Ted - I don't exactly pride myself in being a law student. Right now it feels a little more like a status I am stuck with! I've put too much into it to turn back, but have a long ways to go.

As to the logical argument, here goes. Yes, FDR interred the Japanese-Americans during World War II. However, this is seen as a low point in both application of war powers and sanctity of constitutional rights in the US. It happened, but there is a collective national embarassment about it. So I don't think it's a good poster child for justifying Bush's current actions.

There is even some thinking that Lincoln was wrong to suspend habeas corpus although much less than with FDR as described above. I'm not sure how you could conduct a Civil War and retain habeas.

More importantly, though, both of those instances involved traditional warfare in which the enemy was a known country or armed force, with uniforms and territory to take. Imprisonment was going to end when the hostilities ended, and in traditional warfare the war usually ends with a definable act - surrender, taking over the land of the opposition, etc.

The "War on Terror" is almost a euphenism in the same manner as the War on Poverty and the War on Drugs. Who, exactly, is the enemy? And more important to the discussion of a president claiming war powers and suspending civil liberties, how will we know when it's over? Who will declare victory? When will it be okay to stop eavesdropping on American citizens? When will the government no longer have the right to get your library or book-buying records without your knowledge, and with no warrants or even ascertainable reason to need them? Bush has never even attempted to describe what an end to the "war" would look like.

The question of what exactly the war is, and what specifically will define the end, are very important when a president is claiming "war powers" to suspend important citizen rights. Since Bush is loosely using the term "war" to claim very substantial "war powers", at minimum he is responsible to define what the war is, when it will end, and carefully limit the scope of his suspensions. Neither FDR nor Lincoln faced such a loosely defined conflict.

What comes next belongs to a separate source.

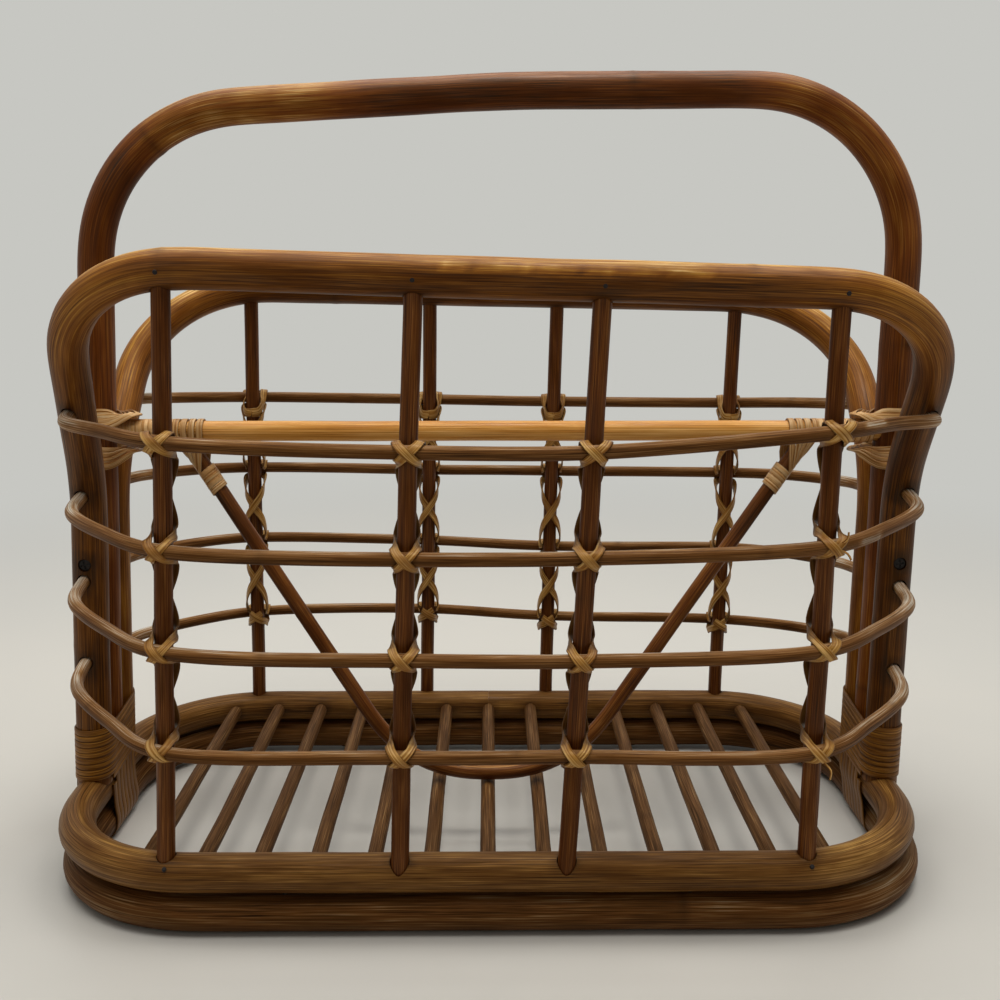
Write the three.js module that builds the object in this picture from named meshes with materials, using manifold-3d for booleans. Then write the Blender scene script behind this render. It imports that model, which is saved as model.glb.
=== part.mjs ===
// Magazine basket of bent rattan poles, with a carrying hoop and a bent divider.
// Millimetres, +Z up. The basket stands on Z = 0, and the origin is under its middle.
// Poles are butted, coped and let into drilled sockets, then bound with flat cane.

import * as THREE from "three";
import { mergeVertices } from "three/addons/utils/BufferGeometryUtils.js";
import Module from "manifold-3d";

const wasm = await Module();
wasm.setup();

// Stock: the sticks and the cane that the maker starts from
const poleDiameter = 18.6;
const staveDiameter = 8.6;
const railDiameter = 6.6;
const slatDiameter = 7.8;
const barDiameter = 11;
const veeDiameter = 8;
const laceWidth = 4;
const bindingWidth = 3.3;
const caneThickness = 0.9;

// Fits
const fitGap = 0.3; // between pieces that touch on the real basket
const caneGap = 0.6; // between two passes of the same cane
const socketDepth = 7.5; // how far a stick goes into the pole that holds it

// Base: two hoops of pole, one on the other, along their centre lines
const ringLength = 437;
const ringDepth = 222.6;
const ringCornerRadius = 75.5;
const lowerRingExtra = 2; // the lower hoop is this much longer
const lowerRingShift = 2; // and lies this much further to the right

// Upright hoops
const handleHeight = 399; // the grip's corners above the floor
const handleRise = 6.4; // the right corner stands this much above, the left one below
const handleArch = 5; // the middle of the grip stands this much higher
const handleArchRadius = 900;
const handleInset = 6.4; // how far each leg leans in on its way up
const handleCornerRadius = 81.4;
const hoopHeights = [308.5, 302]; // front and back rim, above the floor
const hoopDrops = [6, 4.3]; // the rim falls to the right by this, from its middle
const hoopShifts = [3.2, 0]; // the front rim stands this much further to the right
const mouthDepth = 208; // between the two rims
const mouthLengths = [400, 431]; // front and back, between the rim's corners
const kneeHeight = 205; // where the legs leave the handle and splay out
const kneeRadius = 60;
const hoopCornerRadii = [61, 72.5]; // front and back
const leanShare = 0.024; // the upright work leans to the right by this share of its height

// Staves and rails of the two walls
// Where each stave stands and ends, of the base length, in the front wall and the back one
const staveFootShares = [
  [-0.351, -0.096, 0.085, 0.349],
  [-0.351, -0.095, 0.088, 0.347],
];
const staveTopShares = [
  [-0.343, -0.089, 0.103, 0.346],
  [-0.351, -0.097, 0.084, 0.339],
];
const middleStaveOut = 4; // the two middle feet stand this much further out
const middleStaveBow = 5; // and the sticks bow out by this at half height
// Each rail's heights, of the wall's: left end, the four staves, right end
const railHeightShares = [
  [
    [0.774, 0.744, 0.73, 0.73, 0.76, 0.771],
    [0.607, 0.569, 0.559, 0.56, 0.575, 0.612],
    [0.443, 0.401, 0.393, 0.391, 0.401, 0.429],
    [0.281, 0.231, 0.228, 0.228, 0.226, 0.263],
  ],
  [
    [0.782, 0.757, 0.75, 0.745, 0.743, 0.768],
    [0.619, 0.59, 0.58, 0.577, 0.575, 0.604],
    [0.446, 0.418, 0.405, 0.39, 0.391, 0.421],
    [0.261, 0.232, 0.232, 0.213, 0.21, 0.262],
  ],
];
const railCornerShares = [0.842, 0.415]; // where a rail turns the corner, of the base's size
const railCornerRiseShare = 0.3; // its height there, from the outer stave's to the end's
const railSideShare = 0.42; // where it runs beside the leg, from the leg to that corner

// Floor
const slatCount = 13;
const slatSpanShare = 0.762; // first slat to last, of the base length

// Divider
const barRise = 23; // the bar lies this much above the knees of the hoops
const veeTopShare = 0.755; // half the distance between the rod's tops, of the handle's half width
const veeFootLength = 88; // the part that lies on the slats
const veeRadius = 70;
const veeSwing = 16; // the foot lies this much in front of the bar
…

Bottom line: Bush's assault on the constitution is far more widespread in the breadth of the rights he is eroding, the much larger net he is throwing in terms of people affected, and the undefined ... undefinable! ... length of time for which he intends to keep these rights compromised. He claims the unimpeded right to listen in on a phone conversation between two American citizens both located within the US. That is far removed from FDR targeting an ethnicity or Lincoln suspending a very particular right in a very particular instance for a defined (at least by event) length of time.

So Ted ... you may not find it persuasive, but I believe it is at least logical. And I still consider you a great guy and walking T206 encyclopedia - despite our obvious political differences.